M&S told some customers on Monday that it did not know how long it would take to restart online orders, after the incident forced it to stop accepting orders of clothing and homewares on Friday last week.

Meanwhile, about 200 agency staff at M&S’s main online distribution centre in Leicestershire were told to stay at home, as there were fewer orders to fulfil. M&S’s online sales of clothing and homeware amounted to £1.27bn last year, equating to an average of about £3.5mn a day.

M&S shares dropped more than 2 per cent on Monday morning, extending their decline to 7 per cent since last Tuesday, when it first disclosed its IT systems had been disrupted. M&S’s market value has dropped by £678mn in that time.

The retailer has struggled to process contactless payments and has paused click-and-collect orders in stores. Some stores are no longer accepting product returns.

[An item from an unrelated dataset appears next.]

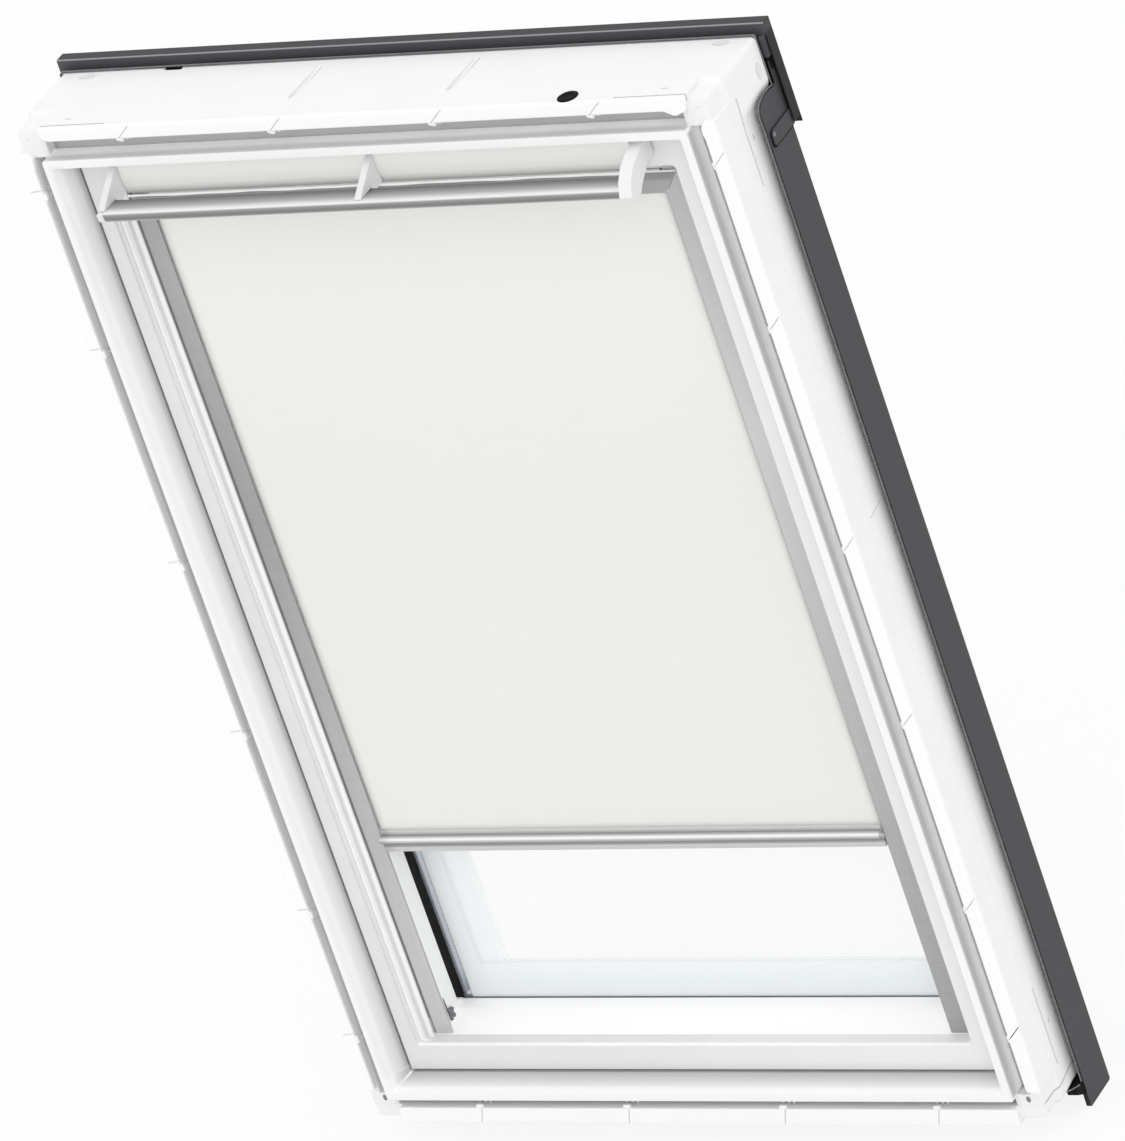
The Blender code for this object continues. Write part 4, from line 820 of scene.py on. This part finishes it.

The chaos threatens to disrupt a turnaround under chief executive Stuart Machin. The retailer, which reported adjusted pre-tax profit of £716.4mn last year, is expected to announce its full-year results on May 21.

Cyber security experts said the episode at M&S bears the hallmarks of a ransomware attack, whereby cybercriminals steal data from a company or lock its IT systems in exchange for cash. 

Andrew Northage, a partner at law firm Walker Morris, who has experience in cyber security law, said: “You can’t rule out that it’s something else but . . . it looks like a cyber attack”. He added that M&S will try to establish why they’ve been attacked and “what the bad actors are looking for — is it ransom? is it publicity?”

M&S is one of several retailers to suffer significant IT disruption of late. Christmas sales at supermarket chain Wm Morrisons were disrupted badly by a cyber attack last year, and both Currys and JD Sports have suffered attacks that breached customer data.

M&S told customers last week that “there was no need for them to take any action”, suggesting it believed their data was safe. The company declined to provide an update on the situation on Monday.

Kate Calvert, an analyst at Investec, said that while M&S customers would experience “a lot of short-term frustration”, the cyber attack would probably not harm the company’s brand in the long term.

However, Calvert added, competitors would profit from M&S’s problems in the meantime. “If you’re about to go on holiday, and you’re not getting [products] from M&S, you’ll buy them somewhere else”, she said.

M&S has reported itself to the Information Commissioner’s Office and is working with the National Cyber Security Centre to respond to the breach. All organisations have a duty to report breaches to the ICO within 72 hours of becoming aware of an incident.